##### Source material
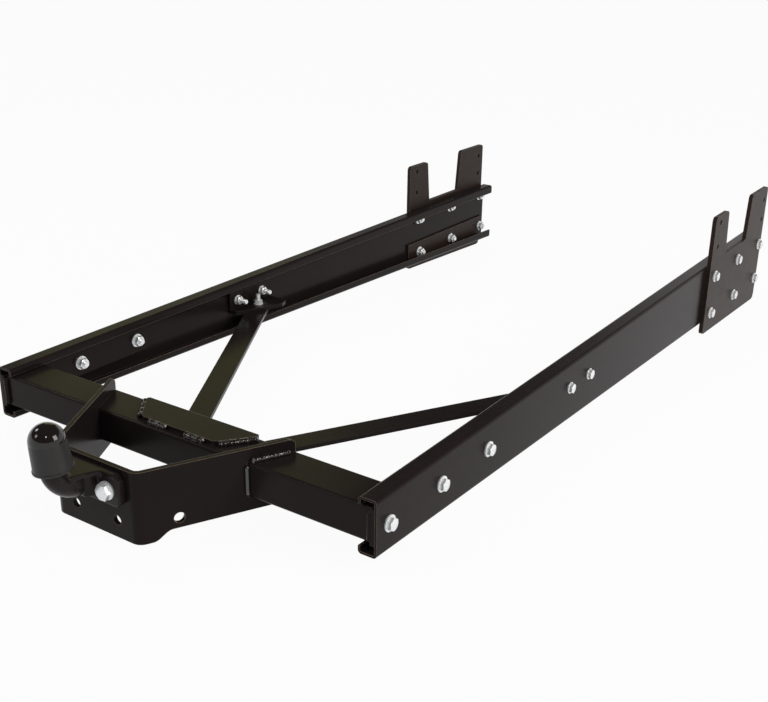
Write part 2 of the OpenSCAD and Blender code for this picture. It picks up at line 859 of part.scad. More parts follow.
module rail_nuts() {
    for (back = end_bolt_back) facing_in(x_end_plate - washer_t, back, z_web_bolts) m12_nut();
}

module rail_bolts_right() {
    color(zinc) rail_bolts();
}

module rail_bolts_left() {
    color(zinc) on_left() rail_bolts();
}

module rail_washers_right() {
    color(zinc) rail_washers();
}

module rail_washers_left() {
    color(zinc) on_left() rail_washers();
}

module rail_nuts_right() {
    color(zinc) rail_nuts();
}

module rail_nuts_left() {
    color(zinc) on_left() rail_nuts();
}

// Side plates

// Outline of a side plate, counted from the rail's end and top
module plate_outline() {
    rear = plate_rear;
    top = prong_up;
    low_rear = -plate_down - plate_fall;
    notch_front = plate_front + short_prong_w;
    notch_rear = rear - tall_prong_w;
    small = 5;
    difference() {
        polygon([[plate_front, -plate_down + small], [plate_front + small, -plate_down],
            [rear - plate_r, low_rear], [rear - plate_r * 0.3, low_rear + plate_r * 0.3],
            [rear, low_rear + plate_r], [rear, top - prong_r], [rear - prong_r, top - prong_r],
            [rear - prong_r, top], [plate_front + prong_r, top],
            [plate_front + prong_r, top - prong_r], [plate_front, top - prong_r]]);
        polygon([[notch_front, far], [notch_front, top - prong_r],
            [notch_front + prong_taper, notch_up], [notch_rear - prong_taper, notch_up],
            [notch_rear, top - prong_r], [notch_rear, far]]);
        for (x = [notch_front - prong_r, notch_rear])
            translate([x, top - prong_r]) square([prong_r, far]);
    }
    for (x = [plate_front + prong_r, notch_front - prong_r, notch_rear + prong_r, rear - prong_r])
        translate([x, top - prong_r]) circle(prong_r);
}

module side_plate() {
    difference() {
        translate([0, y_rail, z_rail]) side_slab(x_web, plate_t) plate_outline();
        for (back = plate_bolt_back, drop = [plate_row_high, plate_row_low])
            cross_hole(x_web - 1, x_web + plate_t + 1, y_rail + back, z_rail - drop, hole_d);
        for (up = [short_hole_up, short_hole_up + short_hole_gap])
            cross_hole(x_web - 1, x_web + plate_t + 1, y_rail + short_hole_back, z_rail + up,
                vehicle_hole_d);
        for (up = [tall_hole_up, tall_hole_up + tall_hole_gap])
            cross_hole(x_web - 1, x_web + plate_t + 1, y_rail + tall_hole_back, z_rail + up,
                vehicle_hole_d);
    }
}

module side_plate_right() {
    color(satin_black) side_plate();
}

module side_plate_left() {
    color(satin_black) on_left() side_plate();
}

module inner_bar() {
    difference() {
        translate([x_web_in - bar_t, y_rail + bar_front, z_rail - bar_drop - bar_h])
            cube([bar_t, bar_len, bar_h]);
        for (back = plate_bolt_back)
            cross_hole(x_web_in - bar_t - 1, x_web, y_rail + back, z_rail - plate_row_low, hole_d);
    }
}

module inner_bar_right() {
    color(satin_black) inner_bar();
}

module inner_bar_left() {
    color(satin_black) on_left() inner_bar();
}

// The upper bolts of the side plates clamp the web alone, the lower ones the backing bar too
module plate_bolts() {
    grip = 2 * washer_t + plate_t + rail_t + nut_h;
    for (back = plate_bolt_back) {
        facing_out(x_web + plate_t + washer_t, back, z_rail - plate_row_high)
            m12_bolt(grip + stud_short);
        facing_out(x_web + plate_t + washer_t, back, z_rail - plate_row_low)
            m12_bolt(grip + bar_t + stud_short);
    }
}

module plate_washers() {
    for (back = plate_bolt_back) {
        for (drop = [plate_row_high, plate_row_low])
            facing_out(x_web + plate_t, back, z_rail - drop) m12_washer();
        facing_in(x_web_in, back, z_rail - plate_row_high) m12_washer();
        facing_in(x_web_in - bar_t, back, z_rail - plate_row_low) m12_washer();
    }
}

module plate_nuts() {
    for (back = plate_bolt_back) {
        facing_in(x_web_in - washer_t, back, z_rail - plate_row_high) m12_nut();
        facing_in(x_web_in - bar_t - washer_t, back, z_rail - plate_row_low) m12_nut();
    }
}

module plate_bolts_right() {
    color(zinc) plate_bolts();
}

module plate_bolts_left() {
    color(zinc) on_left() plate_bolts();
}

module plate_washers_right() {
    color(zinc) plate_washers();
}

module plate_washers_left() {
    color(zinc) on_left() plate_washers();
}

module plate_nuts_right() {
    color(zinc) plate_nuts();
}

module plate_nuts_left() {
    color(zinc) on_left() plate_nuts();
}

// Welds

// A fillet weld along +Z in the corner between the planes x = 0 and y = 0
module fillet(a, b, length) {
    linear_extrude(length) polygon([[0, 0], [a, 0], [0, b]]);
}

// Upright beads between the tube's flat front and rear and the end plates
module tube_end_welds() {
    length = tube_h - 2 * tube_r;
    color(satin_black) both_sides() {
        translate([x_end_plate, y_tube, z_tube_low + tube_r]) rotate([0, 0, 180])
            fillet(weld_leg, tube_setback - 0.5, length);
        translate([x_end_plate, y_tube_rear, z_tube_low + tube_r]) rotate([0, 0, 90])
            fillet(weld_leg, weld_leg, length);
    }
}

// Beads where the bracket's arms meet the front and the top of the tube
module bracket_welds() {
    x_front = x_nose + nose_reach * tan(splay);
    upright = tube_h - 2 * tube_r;
    bead = finger_len - tube_r - finger_r;
    color(satin_black) both_sides() {
        translate([x_front, y_tube, z_tube_low + tube_r]) linear_extrude(upright)
            polygon([[0, 0], [weld_leg, 0], [-weld_leg * sin(splay), -weld_leg * cos(splay)]]);
        translate([x_front + tube_r * tan(splay), y_tube + tube_r, z_tube_top]) rotate([0, 0, -splay])
            rotate([-90, 0, 0]) mirror([0, 1, 0]) fillet(weld_leg, weld_leg, bead / cos(splay));
    }
}

// Two stitches along the doubler's front edge and one along each slanted end
module doubler_welds() {
    leg = min(weld_leg, doubler_t);
    start = doubler_front_w / 2 + doubler_cut / 2;
    run = doubler_d - 2 * doubler_cut;
    slant = atan((doubler_rear_w / 2 - start) / run);
    color(satin_black) translate([doubler_shift, y_tube + doubler_inset, z_tube_top]) {
        for (x = [-1, 1] * doubler_front_w / 4)
            translate([x - stitch_len / 2, 0, 0]) rotate([0, 90, 0]) rotate([0, 0, 180])
                fillet(leg, leg, stitch_len);
        both_sides() translate([start, doubler_cut, 0]) rotate([0, 0, -slant])
            rotate([-90, 0, 0]) mirror([0, 1, 0]) fillet(leg, leg, run / cos(slant));
    }
}

// Beads across the braces' flat sides under the tube's rear edge
module brace_welds() {
    x_brace = x_pivot - (y_pivot - y_tube_rear) * tan(brace_angle);
    length = brace_lap / 2 / cos(brace_angle);
    color(satin_black) both_sides()
        translate([x_brace, y_tube_rear - tube_r, z_tube_low]) rotate([0, 0, -brace_angle])
            translate([brace_w / 2, 0, 0]) rotate([90, 0, 0]) mirror([0, 1, 0])
                fillet(weld_leg, weld_leg, length);
}

rail_left();
rail_right();
cross_tube();
end_plate_left();
end_plate_right();
tow_bracket();
tube_doubler();
brace_left();
brace_right();
brace_bracket_left();
brace_bracket_right();
side_plate_left();
side_plate_right();
inner_bar_left();
inner_bar_right();
tow_ball();
ball_cap();
ball_bolts();
ball_washers();
ball_nuts();
rail_bolts_left();
rail_bolts_right();
rail_washers_left();
rail_washers_right();
rail_nuts_left();
rail_nuts_right();
bracket_bolts();
bracket_washers();
bracket_nuts();
pivot_bolts();
pivot_washers();
pivot_nuts();
plate_bolts_left();
plate_bolts_right();
plate_washers_left();
plate_washers_right();
plate_nuts_left();
plate_nuts_right();
tube_end_welds();
bracket_welds();
doubler_welds();
brace_welds();
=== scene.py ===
"""Looks of the bolt-on trailer hitch: finishes, screw threads, weld beads, forging, ball cap and stage."""

import math

import bmesh
import bpy
from bpy.props import FloatProperty, FloatVectorProperty, IntProperty, PointerProperty
from mathutils import Matrix, Vector


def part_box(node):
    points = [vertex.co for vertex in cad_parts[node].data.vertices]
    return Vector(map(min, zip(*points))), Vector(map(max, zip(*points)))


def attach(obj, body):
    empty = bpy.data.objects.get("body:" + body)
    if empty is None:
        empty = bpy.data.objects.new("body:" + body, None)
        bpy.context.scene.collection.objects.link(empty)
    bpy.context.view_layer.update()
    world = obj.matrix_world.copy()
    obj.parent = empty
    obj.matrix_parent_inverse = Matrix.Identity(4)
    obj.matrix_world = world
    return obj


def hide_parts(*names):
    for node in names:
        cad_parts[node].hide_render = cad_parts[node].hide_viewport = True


bl_info = {
    "name": "Trailer hitch looks",
    "version": (1, 0, 0),
    "blender": (4, 5, 0),
    "location": "3D View > Sidebar > Hitch",
    "description": "Finishes and fine pieces for the bolt-on trailer hitch",
    "category": "Object",
}

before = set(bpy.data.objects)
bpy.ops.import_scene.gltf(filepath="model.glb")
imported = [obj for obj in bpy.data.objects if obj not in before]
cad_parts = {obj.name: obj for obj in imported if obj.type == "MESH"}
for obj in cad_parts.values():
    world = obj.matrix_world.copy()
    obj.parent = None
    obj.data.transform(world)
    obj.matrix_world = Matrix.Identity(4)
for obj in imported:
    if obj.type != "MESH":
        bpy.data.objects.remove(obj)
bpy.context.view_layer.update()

OUTER_STEEL = ["rail_left", "rail_right", "cross_tube", "tow_bracket", "tube_doubler"]
INNER_STEEL = [
    "end_plate_left", "end_plate_right", "brace_left", "brace_right", "brace_bracket_left",
    "brace_bracket_right",
]
CUT_PLATES = ["side_plate_left", "side_plate_right", "inner_bar_left", "inner_bar_right"]
NUTS_AND_WASHERS = [
    "ball_washers", "ball_nuts", "rail_washers_left", "rail_washers_right", "rail_nuts_left",
    "rail_nuts_right", "bracket_washers", "bracket_nuts", "pivot_washers", "pivot_nuts",
    "plate_washers_left", "plate_washers_right", "plate_nuts_left", "plate_nuts_right",
]
M12_BOLTS = ["rail_bolts_left", "rail_bolts_right", "plate_bolts_left", "plate_bolts_right"]
M10_BOLTS = ["bracket_bolts", "pivot_bolts"]
WELDS = ["tube_end_welds", "bracket_welds", "doubler_welds", "brace_welds"]

# Tint of the coat's reflections
WARM_SHEEN = (1.0, 0.88, 0.85, 1.0)

# Width over the flats, head's height and shank's radius of each bolt size
M10_SIZE = (0.017, 0.0065, 0.005)
M12_SIZE = (0.019, 0.0075, 0.006)
M16_SIZE = (0.024, 0.01, 0.008)
LONGEST_THREAD = 0.036

# Seat of the cap on the ball: how far its axis leans, and in which direction
CAP_TILT = math.radians(6)
CAP_LEAN = math.radians(215)

# Radii of the cap's dome inside and outside, and how much wider its skirt is at the foot
CAP_INNER = 0.0253
CAP_OUTER = 0.0275
CAP_FLARE = 0.002
# Length of the skirt, radius and height of the rim at its foot, and rounding of its corners
CAP_SKIRT = 0.045
CAP_RIM = 0.0305
CAP_RIM_HEIGHT = 0.0035
CAP_ROUNDING = 0.0007

# The doubler's right slope lies further right than this
DOUBLER_SLOPE = 0.09

# Edges that turn by more than this stay sharp
SHARP = math.radians(34)


class Wire:
    """A socket that a material's numbers can be worked out with."""

    def __init__(self, tree, socket):
        self.tree = tree
        self.socket = socket

    def math(self, operation, first, second):
        made = self.tree.nodes.new("ShaderNodeMath")
        made.operation = operation
        for socket, value in zip(made.inputs, (first, second)):
            plug(self.tree, socket, value)
        return Wire(self.tree, made.outputs[0])

    def __add__(self, other):
        return self.math("ADD", self, other)

    def __sub__(self, other):
        return self.math("SUBTRACT", self, other)

    def __rsub__(self, other):
        return self.math("SUBTRACT", other, self)

    def __mul__(self, other):
        return self.math("MULTIPLY", self, other)

    __radd__ = __add__

    def clamped(self):
        return self.math("MINIMUM", self.math("MAXIMUM", self, 0.0), 1.0)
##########
* [To do]
Reproduce the lines exactly, taking as the first line the one with "rail_left();" and as the last line the one with "obj.parent = empty", and include nothing else.

* [Full response]
rail_left();
rail_right();
cross_tube();
end_plate_left();
end_plate_right();
tow_bracket();
tube_doubler();
brace_left();
brace_right();
brace_bracket_left();
brace_bracket_right();
side_plate_left();
side_plate_right();
inner_bar_left();
inner_bar_right();
tow_ball();
ball_cap();
ball_bolts();
ball_washers();
ball_nuts();
rail_bolts_left();
rail_bolts_right();
rail_washers_left();
rail_washers_right();
rail_nuts_left();
rail_nuts_right();
bracket_bolts();
bracket_washers();
bracket_nuts();
pivot_bolts();
pivot_washers();
pivot_nuts();
plate_bolts_left();
plate_bolts_right();
plate_washers_left();
plate_washers_right();
plate_nuts_left();
plate_nuts_right();
tube_end_welds();
bracket_welds();
doubler_welds();
brace_welds();
=== scene.py ===
"""Looks of the bolt-on trailer hitch: finishes, screw threads, weld beads, forging, ball cap and stage."""

import math

import bmesh
import bpy
from bpy.props import FloatProperty, FloatVectorProperty, IntProperty, PointerProperty
from mathutils import Matrix, Vector


def part_box(node):
    points = [vertex.co for vertex in cad_parts[node].data.vertices]
    return Vector(map(min, zip(*points))), Vector(map(max, zip(*points)))


def attach(obj, body):
    empty = bpy.data.objects.get("body:" + body)
    if empty is None:
        empty = bpy.data.objects.new("body:" + body, None)
        bpy.context.scene.collection.objects.link(empty)
    bpy.context.view_layer.update()
    world = obj.matrix_world.copy()
    obj.parent = empty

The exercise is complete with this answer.